Corn, or maize as it is otherwise known, is a major food source of the world, and now a whole new aspect of corn has been discovered. The implications of the discovery are large for the agricultural community as well as for the world where so many depend on corn for sustenance and food.
The corn plant is much more diverse and complex than previously thought! It is like finding a long lost chapter to a historical text- it gives new meaning to the book, or in this case, plant.
Professor Doreen Ware and her research team at Cold Spring Harbor Laboratory investigated the corn's genes that not only provide the basic blueprint of an organism, but also give rise to the possible variations the organism can express, for example hair or eye color in humans.
In order to express these different traits, a portion of DNA that makes up the genes is used to make another long chained molecule called RNA.
This RNA strand, otherwise known as a transcript, in conjunction with other machinery in the cell, can be used to make specific proteins that are ultimately linked to particular traits or responses of the cell.
Since each of these proteins are made from distinct RNA strands, the possible traits an organism can have is related to the range of RNA strands that derive from DNA.
A prominent way that unique RNA strands can be made from DNA is in the slightly different ways that the RNA is modified after it is generated from a DNA strand. This allows for a more varied set of RNA to be made from a given set of DNA and enables diversity in the potential traits the organism can ultimately have.
Dr. Ware and her team primarily searched for variations in these types of RNA in the corn plant, which serves as a leading model for revealing the genetic network of plants.
Although other scientists had previously carried out genomic studies on corn, Dr.

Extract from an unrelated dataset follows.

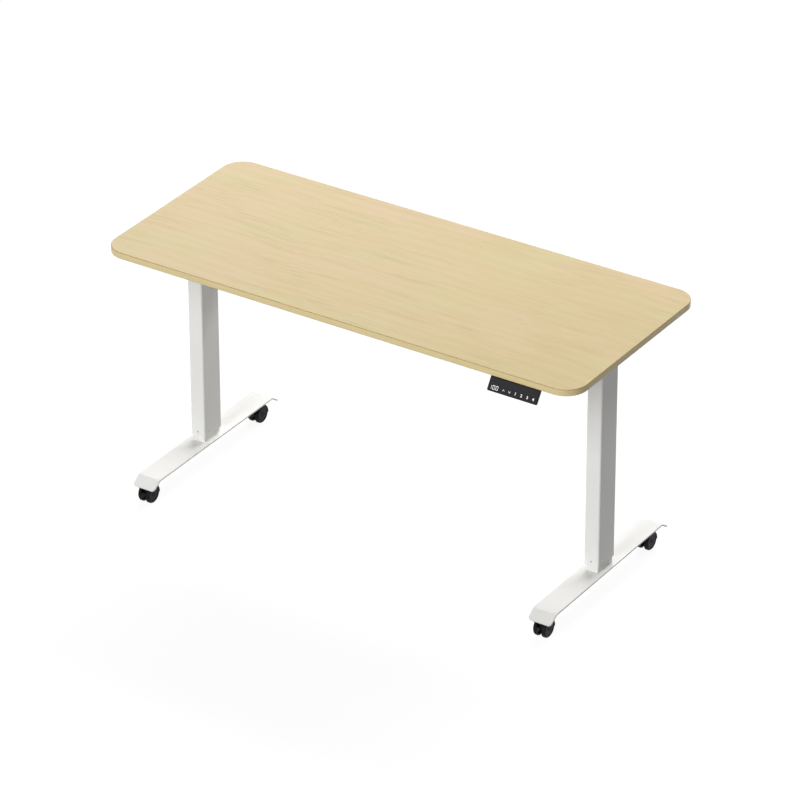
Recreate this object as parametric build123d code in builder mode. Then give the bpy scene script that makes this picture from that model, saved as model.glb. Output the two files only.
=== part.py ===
from build123d import *
from math import cos, radians, sin
import os

# Height adjustable desk on two telescopic columns, with steel feet on swivel casters.
# Millimetres, +Z up, the front of the desk faces -Y. The origin is on the floor, under the middle of
# the desk's overall outline, which the handset stretches forward a little past the worktop.

os.makedirs("parts", exist_ok=True)

# ---------------------------------------------------------------- worktop
DESK_HEIGHT = 733.0  # floor to the working surface, columns closed
TOP_WIDTH = 1400.0
TOP_DEPTH = 600.0
TOP_THICKNESS = 18.0
TOP_CORNER_R = 60.0
BAND_THICKNESS = 2.0  # edge band glued round the board
BAND_ARRIS = 1.0

# ---------------------------------------------------------------- columns
COLUMN_INSET = 97.5  # centre line from the worktop's end
TRAVEL = 450.0  # stroke of the columns
OUTER_TUBE_X = 43.0
OUTER_TUBE_Y = 78.0
OUTER_TUBE_R = 5.0
OUTER_WALL = 1.5
TUBE_GAP = 1.5  # between the outer tube's wall and the inner tube
INNER_TUBE_R = 3.6
INNER_WALL = 1.5
COLUMN_REVEAL = 17.0  # inner tube left bare above the foot
HEAD_ROOM = 25.0  # inner tube's end to the gearbox, columns closed
GLIDE_LENGTH = 40.0
GLIDE_PLAY = 0.3  # sliding clearance of a plastic glide
END_PLATE = 5.0  # welded into the foot of the inner tube
FLANGE_THICKNESS = 4.0  # welded round the head of the outer tube
GLIDE_SCREW_Z = 12.5  # above the outer tube's lower end
GLIDE_SCREW_OFFSET = 20.5  # side screws, in front of the centre line
GLIDE_SCREW_R = 1.7
GLIDE_SCREW_HEAD_R = 2.6
GLIDE_SCREW_HEAD = 0.7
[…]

Ware's approach relied on a specific technique using a "long-read" sequencing technology accessed in partnership with the company PacBioÂ that is more accurate and allowed them to discover a larger variety of RNA.
By looking for the RNA in different tissues of the corn, such as the root, ear, and pollen, Dr. Ware and her team exposed a larger assortment of RNA strands not seen previously.
One of the interesting things they found was that certain tissues, such as the root, expressed a larger diversity of RNA than other tissues, such as the endosperm and pollen.
"The average length of transcripts obtained in this study was also found to be significantly higher than previously thought, which indicated their completeness and the availability of a large number of [different versions of] transcripts that can provide a clue about the protein diversity in corn," says Dr. Mukesh Jain, Associate Professor at the School of Computational and Integrative Sciences, Jawaharlal Nehru University, New Delhi, India, whose research involves plant genomics and is not involved in the current study.
With their approach, Dr. Ware and her team greatly expanded on existing models that describe the genetic makeup of corn and uncovered numerous other RNA strands present in the corn at different developmental stages and in different tissues.
Such discoveries are very useful and can be applied, for example, to further study the process of how and what regulates the modification of RNA after it captures the information from DNA, leading to the 'range of traits' an organism can have. The findings can also furnish more insight into the corn's development.
Although a good starting point, Jain notes, "Another important challenge still remains to be addressed is to capture all the possible transcribed regions of the genome. Similar studies are needed for other crop plants to discover the full-length transcripts and transcript/protein diversity. This will be quite helpful to reveal the functional conservation/divergence among crop plants."